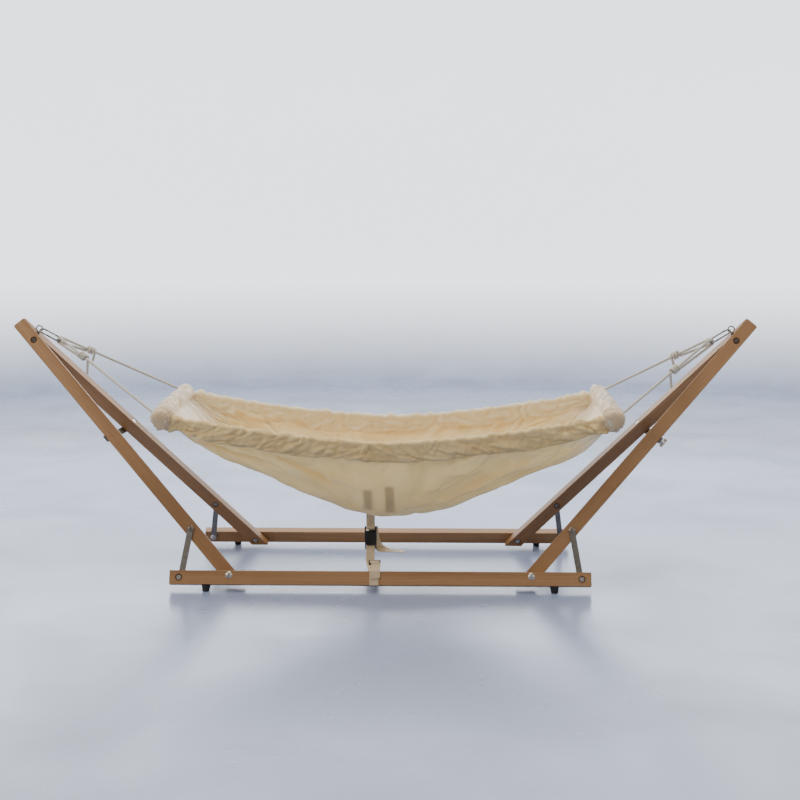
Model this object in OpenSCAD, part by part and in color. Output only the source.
// Baby cradle: a canvas sling on two spreader bars, hung by cords and snap
// hooks between the raised arms of a low timber stand.
// X runs along the cradle, Y from front to back, Z up. The origin is on the
// floor under the middle of the stand. Sizes are millimetres.

/* [Timber] */
// Height of the timber section, seen on the face of a rail or an arm
timber_h = 30; // [24:1:40]
// Thickness of the timber section
timber_t = 22; // [16:1:30]
// Rounding of the long edges
edge_r = 1.5; // [0.5:0.5:4]
// Rounding of the corners at the top end of an arm
corner_r = 4; // [1:1:10]

/* [Rails] */
// Length of a floor rail
rail_len = 900; // [840:10:1100]
// Distance between the outer bottom edges of the two rails
base_spread = 468; // [420:2:560]
// Height of a rail's outer bottom edge above the floor
rail_clear = 16; // [14:1:30]
// Angle at which each frame leans in to the other
lean = 20; // [16:0.5:24]

/* [Arms] */
// Angle of an arm to its rail, in the plane of the frame
arm_angle = 48.5; // [42:0.5:56]
// Distance of an arm's pivot bolt from the middle of the rail
pivot_x = 323; // [260:1:360]
// Height of the pivot bolt above the rail's bottom edge
pivot_up = 20.5; // [16:0.5:22]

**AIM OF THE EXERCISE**
Restate, word for word and with nothing added, the lines from the first line of the listing through the one where "Sizes are millimetres." stands.

**ANSWER TO THE PROBLEM**
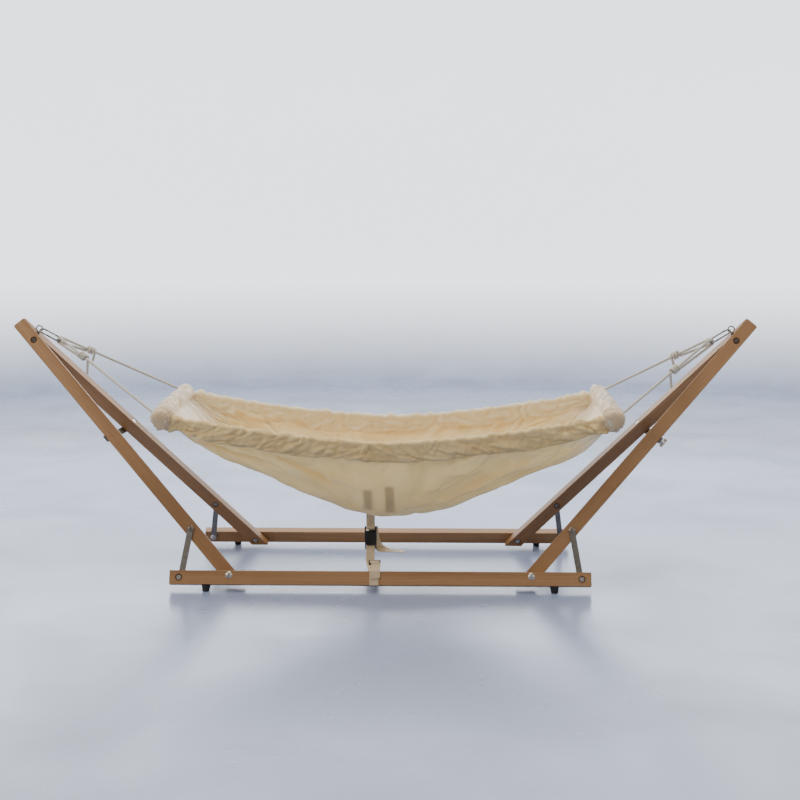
Model this object in OpenSCAD, part by part and in color. Output only the source.
// Baby cradle: a canvas sling on two spreader bars, hung by cords and snap
// hooks between the raised arms of a low timber stand.
// X runs along the cradle, Y from front to back, Z up. The origin is on the
// floor under the middle of the stand. Sizes are millimetres.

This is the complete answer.